There is a mount option for converting to the new format, but the code for mounting the new format under 2.2 kernels is still in beta. Instead of putting out-of-date information in this article, I suggest going to the ReiserFS web site for details on enabling large file support.
My goal here isn't to describe APIs or log data structures; I'm hoping to list the major issues involved in file system logging and how ReiserFS deals with them.
Before we talk about how logging works, let's discuss the problem we are trying to solve. In order to have a consistent file system after a crash, updates need to be atomic. They need to happen completely or not at all. For example, to append blocks onto a file, you need to update the file's block pointers, allocate blocks from the free list and update the superblock. If the system crashes in the middle of these changes, the file might have a pointer to a block still on the free list, or the superblock might not have updated stats in it, or the block you allocated could be lost (not in the file and not on the free list).
The ReiserFS journal uses a simple metadata-only, write-ahead logging scheme. The idea is that before any changes are written to disk, they are first committed to a log. After a crash, committed transactions are replayed, which is nothing more than copying blocks from the log into the main disk area.
Writing changes to the log isn't what makes logging complicated. The hard part is keeping the log from slowing your file system down to a crawl. The most obvious optimization is to write to the log in big sequential chunks and lower the number of commit blocks written. Most operations update a small number of blocks, so the journal combines multiple operations into a large atomic unit.
Modified buffers cannot be flushed until they have been copied to the log, and they cannot be freed until they have been flushed. Larger transactions pin more kernel memory but also make many other optimizations possible. Since ReiserFS stores everything in a balanced tree, the tree frequently needs balancing. Tree blocks are allocated, modified and then freed in another balance later on. With larger transactions, we increase the chance the block will be freed before it is written to the log or the main disk.

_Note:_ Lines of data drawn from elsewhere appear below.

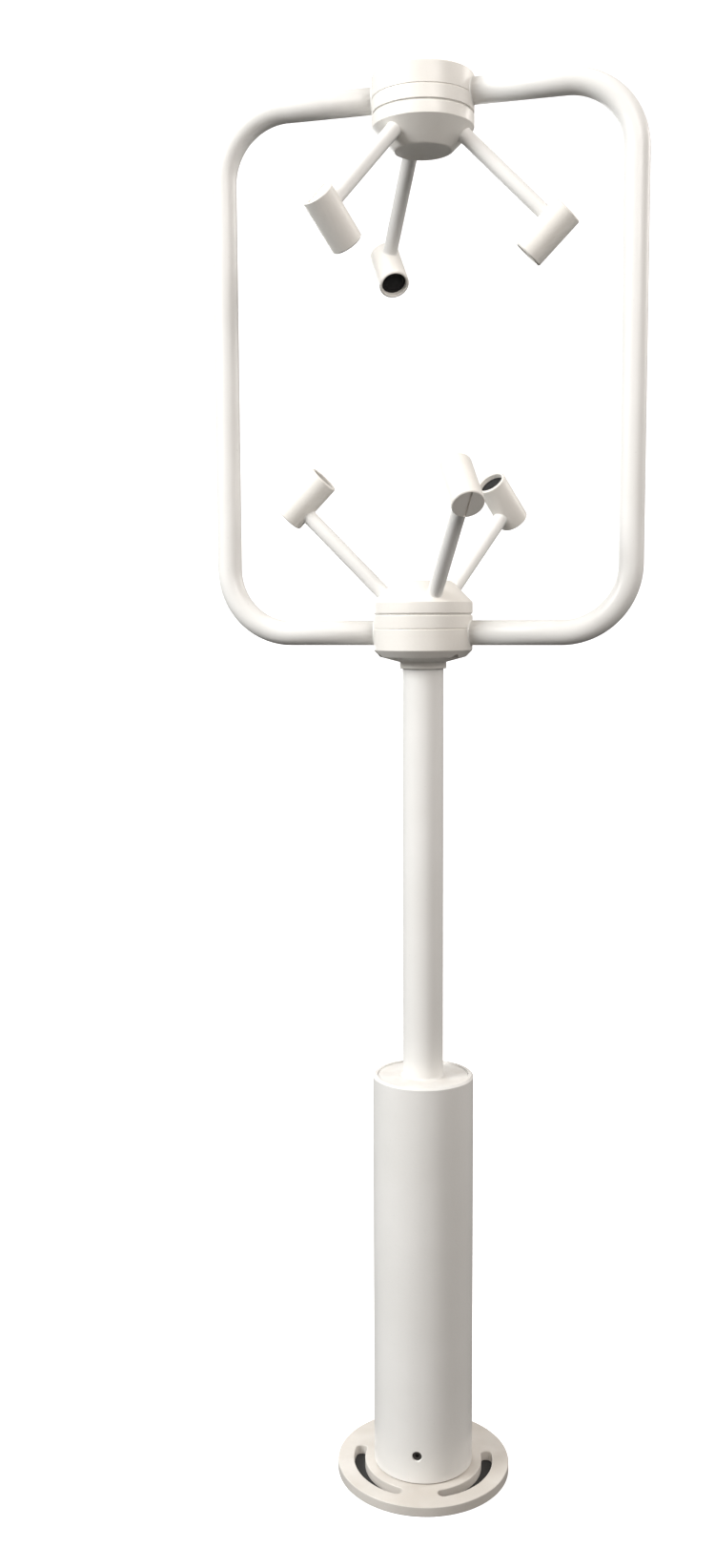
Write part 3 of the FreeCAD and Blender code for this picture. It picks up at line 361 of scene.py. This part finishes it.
def as_piece(name, shell, finish, slot, body, *nodes):
    """Puts a finished shell in the scene, on its body, in place of its CAD nodes."""
    mesh = bpy.data.meshes.new(name)
    shell.to_mesh(mesh)
    shell.free()
    mesh.shade_smooth()
    mesh.set_sharp_from_angle(angle=SMOOTH_UNDER)
    mesh.materials.append(finish)
    made = bpy.data.objects.new(name, mesh)
    bpy.context.scene.collection.objects.link(made)
    weigh = made.modifiers.new("even_shading", "WEIGHTED_NORMAL")
    weigh.keep_sharp = True
    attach(made, body)
    if nodes:
        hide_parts(*nodes)
    return made


def swept_point(sheet, start, centre, angle, steps):
    """A run of edges from a point swept about an upright line."""
    first = sheet.verts.new(Vector(start) * MM)
    bmesh.ops.spin(sheet, geom=[first], cent=Vector(centre) * MM, axis=(0, 0, 1), angle=angle,
                   steps=steps)


def round_of(radius, degrees, height=0.0):
    """A point on a circle about the mast's axis."""
    angle = math.radians(degrees)
    return Vector((radius * math.cos(angle), radius * math.sin(angle), height))


FLANGE_RADIUS = 55.0
FLANGE_THICK = 6.5
RECESS_RADIUS = 19.0
SPIGOT_RADIUS = 27.95
SLOT_RADIUS = 41.0
SLOT_HALF = 3.5
SLOT_SPAN = 39.0
SLOT_TURNS = (100, 220, 340)

plate = bmesh.new()
for rim_radius in (FLANGE_RADIUS, RECESS_RADIUS):
    swept_point(plate, (rim_radius, 0, 0), (0, 0, 0), math.tau, TURN_STEPS)
for slot_turn in SLOT_TURNS:
    outer, inner = SLOT_RADIUS + SLOT_HALF, SLOT_RADIUS - SLOT_HALF
    first_end, last_end = slot_turn - SLOT_SPAN, slot_turn + SLOT_SPAN
    sweep = math.radians(2 * SLOT_SPAN)
    swept_point(plate, round_of(outer, first_end), (0, 0, 0), sweep, 44)
    swept_point(plate, round_of(outer, last_end), round_of(SLOT_RADIUS, last_end), math.pi, 14)
    swept_point(plate, round_of(inner, last_end), (0, 0, 0), -sweep, 44)
    swept_point(plate, round_of(inner, first_end), round_of(SLOT_RADIUS, first_end), math.pi, 14)
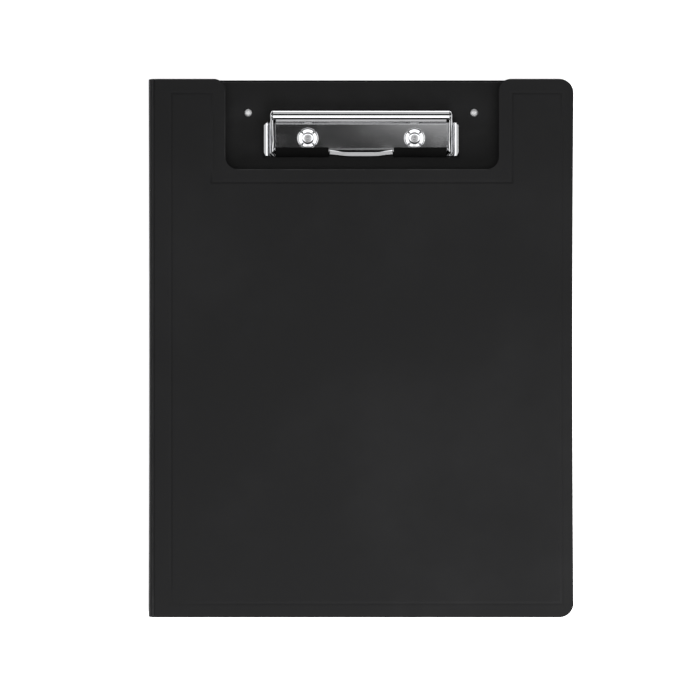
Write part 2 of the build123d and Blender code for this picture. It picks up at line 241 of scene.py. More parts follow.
def bumped(tree, shader, height, distance):
    """A bump of a real depth on the shader's normal."""
    bump = tree.nodes.new("ShaderNodeBump")
    bump.inputs["Strength"].default_value = 1.0
    bump.inputs["Distance"].default_value = distance
    tree.links.new(height, bump.inputs["Height"])
    tree.links.new(bump.outputs["Normal"], shader.inputs["Normal"])


def plastic(name, colour, rubbed, roughness, grain_scale, grain_depth, specular, rim_amount):
    """Grained black plastic with faint handling marks and rubbed rims."""
    made, tree, shader = new_material(name, specular=specular)
    rims = group_node(tree, RIMS, Amount=rim_amount).outputs["Mask"]
    marks = group_node(tree, HANDLING, Scale=PLASTIC_MARKS_SCALE).outputs["Mask"]
    wear = maths(tree, "ADD", rims, maths(tree, "MULTIPLY", marks, PLASTIC_MARKS_LIGHTEN))
    tree.links.new(mixed_colour(tree, wear, colour, rubbed), shader.inputs["Base Color"])
    rough = ranged(tree, marks, 0.0, 1.0, roughness, roughness + PLASTIC_MARKS_ROUGHEN)
    tree.links.new(rough, shader.inputs["Roughness"])
    grain = group_node(tree, GRAIN, Scale=grain_scale, Coarse=0.4).outputs["Height"]
    bumped(tree, shader, grain, grain_depth)
    return made


def plated_steel(name, colour, roughness, wave_depth):
    """Bright plating on stamped steel: not quite flat, with a few faint smears."""
    made, tree, shader = new_material(name, metallic=1.0)
    marks = group_node(tree, HANDLING, Scale=STEEL_MARKS_SCALE).outputs["Mask"]
    dulled = tuple(channel * STEEL_MARKS_DULL for channel in colour)
    tree.links.new(mixed_colour(tree, marks, colour, dulled), shader.inputs["Base Color"])
    rough = ranged(tree, marks, 0.0, 1.0, roughness, roughness * STEEL_MARKS_ROUGHEN)
    tree.links.new(rough, shader.inputs["Roughness"])
    wave = object_noise(tree, STEEL_WAVE_SCALE, 1.5, 0.4)
    bumped(tree, shader, wave, wave_depth)
    return made


def satin_metal(name, colour, roughness, grain_scale):
    """Satin metal with a fine frosted grain."""
    made, tree, shader = new_material(name, metallic=1.0)
    grain = group_node(tree, GRAIN, Scale=grain_scale, Coarse=0.6).outputs["Height"]
    frosted = tuple(channel * FROST_DULL for channel in colour)
    tree.links.new(mixed_colour(tree, grain, frosted, colour), shader.inputs["Base Color"])
    rough = ranged(tree, grain, 0.3, 1.0, roughness, roughness + FROST_ROUGHEN)
    tree.links.new(rough, shader.inputs["Roughness"])
    bumped(tree, shader, grain, FROST_DEPTH)
    return made


COVER_PLASTIC = plastic(
    "cover_plastic",
    colour=(0.0115, 0.0115, 0.0118),
    rubbed=(0.040, 0.040, 0.041),
    roughness=0.55,
    grain_scale=1500.0,
    grain_depth=0.000022,
    specular=0.07,
    rim_amount=0.4,
)
BOARD_PLASTIC = plastic(
    "board_plastic",
    colour=(0.0040, 0.0040, 0.0041),
    rubbed=(0.020, 0.020, 0.021),
    roughness=0.60,
    grain_scale=2300.0,
    grain_depth=0.000014,
    specular=0.24,
    rim_amount=0.3,
)
POCKET_FILM = plastic(
    "pocket_film",
    colour=(0.0130, 0.0130, 0.0134),
    rubbed=(0.05, 0.05, 0.052),
    roughness=0.36,
    grain_scale=700.0,
    grain_depth=0.000010,
    specular=0.4,
    rim_amount=0.4,
)
GRIP_RUBBER = plastic(
    "grip_rubber",
    colour=(0.0024, 0.0024, 0.0024),
    rubbed=(0.012, 0.012, 0.012),
    roughness=0.66,
    grain_scale=2600.0,
    grain_depth=0.000010,
    specular=0.08,
    rim_amount=0.4,
)
CLIP_CHROME = plated_steel("clip_chrome", (0.86, 0.865, 0.88), 0.035, 0.000012)
RIVET_METAL = satin_metal("rivet_metal", (0.90, 0.90, 0.91), 0.40, 2400.0)
WASHER_STEEL = satin_metal("washer_steel", (0.62, 0.62, 0.63), 0.30, 1400.0)
PIN_STEEL = plated_steel("pin_steel", (0.72, 0.72, 0.74), 0.16, 0.00001)
SPRING_STEEL = satin_metal("spring_steel", (0.42, 0.42, 0.44), 0.34, 1800.0)


# Mesh helpers


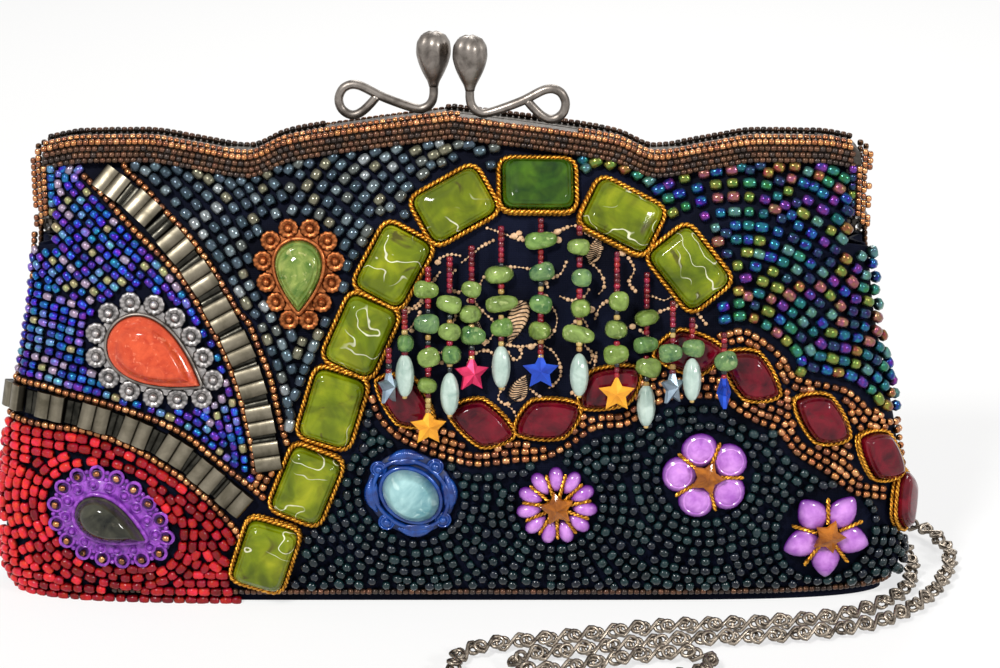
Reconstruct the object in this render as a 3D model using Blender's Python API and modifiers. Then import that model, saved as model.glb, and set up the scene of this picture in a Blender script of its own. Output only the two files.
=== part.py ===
"""Beaded evening bag on a two-bow metal frame. Metres, +Z up, +Y away from the viewer.

The origin is the centre of the base's underside. The front panel and its ornaments stand still,
and the back bow swings open about the two rivets.
"""

import math

import bmesh
import bpy
from mathutils import Matrix, Vector

# Clearance between neighbours
GAP = 0.0003

# Fabric body
BODY_HALF_WIDTH = 0.115
BODY_HEIGHT = 0.1155
BODY_HALF_DEPTH = 0.0225
SIDE_HALF_DEPTH = 0.0081
WAVE_RISE = 0.008
FABRIC = 0.0016
GUSSET_FABRIC = 0.0012
GUSSET_FOLD = 0.003
BOARD = 0.0024
LINING = 0.0005
LINING_SPACE = 0.001
CORNER_POWER = 6

# Shares of the body's sizes, each against a share of the height below the bows
WIDTH_SHARES = ((0, 0.965), (0.07, 1), (0.22, 0.995), (0.35, 0.98), (0.46, 0.958), (0.56, 0.934),
                (0.66, 0.915), (0.78, 0.902), (0.9, 0.894), (1, 0.89))
BULGE_SHARES = ((0, 0.82), (0.04, 0.91), (0.16, 1), (0.27, 0.99), (0.42, 0.91), (0.58, 0.78),
                (0.74, 0.61), (0.85, 0.455), (0.92, 0.285), (0.965, 0.11), (1, 0))
SIDE_SHARES = ((0, 1), (0.53, 0.88), (0.79, 0.56), (0.95, 0.17), (1, 0))
# Rise of the top edge against the distance from the middle
WAVE_SHARES = ((0, 1), (0.25, 0.575), (0.4, 0.24), (0.5, -0.25), (0.62, 0), (0.75, 0.25),
               (0.9, 0.225), (1, 0))

# Frame
FRAME_WIDTH_SHARE = 0.887
FRAME_HALF_WIDTH = FRAME_WIDTH_SHARE * BODY_HALF_WIDTH
BOW_THICKNESS = 0.0043
BOW_HEIGHT = 0.0055
BOW_SPACE = 0.0006
BOW_ROOF = 0.001
BOW_CORNER = 0.004
SLOT = 0.0023
LEG_WIDTH = 0.0031
LEG_LENGTH = 0.0165
GRIP = 0.003
OVERRUN = 0.001
NECK = 0.0016
BOW_OFFSET = (BOW_THICKNESS + BOW_SPACE) / 2
LEG_INNER = FRAME_HALF_WIDTH - LEG_WIDTH
LEG_END = BODY_HEIGHT - LEG_LENGTH
PANEL_SIDE_SPACE = 0.0005

# Hinge: two ears side by side on each side, and a rivet through both
EAR_RADIUS = 0.003
EAR_THICKNESS = 0.0008
EAR_SPACE = 0.0006
EAR_STEP = 0.0001
EAR_BORE = 0.00105
RIVET_RADIUS = 0.00075
RIVET_HEAD_RADIUS = 0.0018
RIVET_HEAD = 0.0008
HINGE_HEIGHT = LEG_END - EAR_RADIUS - 0.5 * EAR_SPACE - GAP
INNER_EAR = LEG_INNER + GAP
OUTER_EAR = INNER_EAR + EAR_THICKNESS + EAR_SPACE
HEAD_INNER = INNER_EAR - GAP
HEAD_OUTER = FRAME_HALF_WIDTH + GAP
NOTCH_HEIGHT = HINGE_HEIGHT - EAR_RADIUS - FABRIC
NOTCH_STEP = 0.0018

# Chain rings and the lugs on the rivets that hold them
LUG_THICKNESS = 0.0008
LUG_WIDTH = 0.003
LUG_BORE = 0.0011
LUG_REACH = 0.0086
LUG_WEB = 0.0016
RING_RADIUS = 0.0026
RING_WIRE = 0.0005

# Clasp: a wire arm with a bud-shaped knob on each bow
CLASP_WIRE = 0.00115
KNOB_RADIUS = 0.0044
KNOB_HEIGHT = 0.0135
KNOB_OFFSET = KNOB_RADIUS + GAP / 2
CLASP_LENGTH = 0.024
CLASP_RISE = 0.0057
# Places along the arm, as shares of its length and rise from the knob
ARM_SHARES = ((0, 1), (0, 0.5), (0.025, 0.18), (0.09, 0), (0.2, 0.03), (0.52, 0.5), (0.78, 0.9),
              (0.92, 0.85), (0.99, 0.55), (0.94, 0.22), (0.84, 0.06), (0.72, 0.2), (0.6, 0.42))
KNOB_SHARES = ((0.3, 0), (0.34, 0.08), (0.62, 0.26), (0.87, 0.45), (1, 0.66), (0.95, 0.82), (0.72, 0.94),
               (0.4, 1))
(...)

It is common for blocks to be logged over and over again. If the superblock is included in transactions one, two and three, it needs to be written to the log once for each transaction. But, it doesn't need to be written the main disk area until after transaction three has finished. The total number of writes needed is lower, and most of the writes are to the sequential log. In some cases, this actually makes logging faster than the original file system was.
Whenever possible, log I/O is done by a worker thread, kreiserfsd. This allows log commits to happen in the background, without slowing down user processes. However, the log is a fixed size, so user processes might have to wait for log space to become available before they can start a new transaction. A great deal of care must be taken to make sure processes waiting on the log don't have resources needed by a process already inside a transaction.
Most of the file system does not need to be aware there is a journal layer keeping things safe, but there are a few new rules that need to be followed. First, it isn't safe to modify a dirty buffer. On SMP systems, another CPU might be writing the buffer while you are changing it, which means the modifications would get to disk before the transaction is committed.
Most operations will alter a limited number of buffers, but file writes and truncates are effectively unbounded. Instead of adding the complexity of unbounded transaction size in the journal layer, I chose to code consistency points into these operations. If the current transaction needs to end, they log enough information to make the file system consistent, and then start a new transaction. When data logging is used, fsync needs to do the same checks.
Another new rule required by the journal layer has to do with reusing blocks when metdata-only logging is used. Picture these two transactions:
1. allocate block 200, insert into the tree<\n> change and log block 200 free block 200 close and commit transaction 1 2. allocate block 200 as a data block change block 200, fsync to disk close and commit transaction 2 [system crash]
After the crash, the transactions are replayed in order. While replaying transaction one, the logged version of block 200 is copied into the main disk, and after replaying transaction two, block 200 is a data block in a file. But, the contents written to block 200 by the fsync are no longer there. ReiserFS avoids this by never allocating a data block until there is no chance a log replay will overwrite the contents with old information. When the file system is full, this means we have to flush transactions to disk and find reusable blocks. Similar checks need to happen if a data block is logged and then written directly later on.
Now that fsck isn't needed after every crash, we need to be more careful with lost files. An unlinked file isn't actually deleted until the last open process using it finishes. If the system crashes before the delete operation is complete, the journal will give a consistent file system, but some space will still be allocated to the file. Since the file isn't in the directory tree, there isn't a way to reclaim the blocks.
The easiest way to fix this in ReiserFS is to link the file into a special directory. ReiserFS directories are very fast, and there isn't much locking involved if you aren't worried about file name conflicts. After a crash, the directory is read, and file deletion is finished for any objects left. The special directory doesn't actually need file names at all, just the key information for looking up the file. This fix is not yet integrated into the official ReiserFS releases, but it should be soon.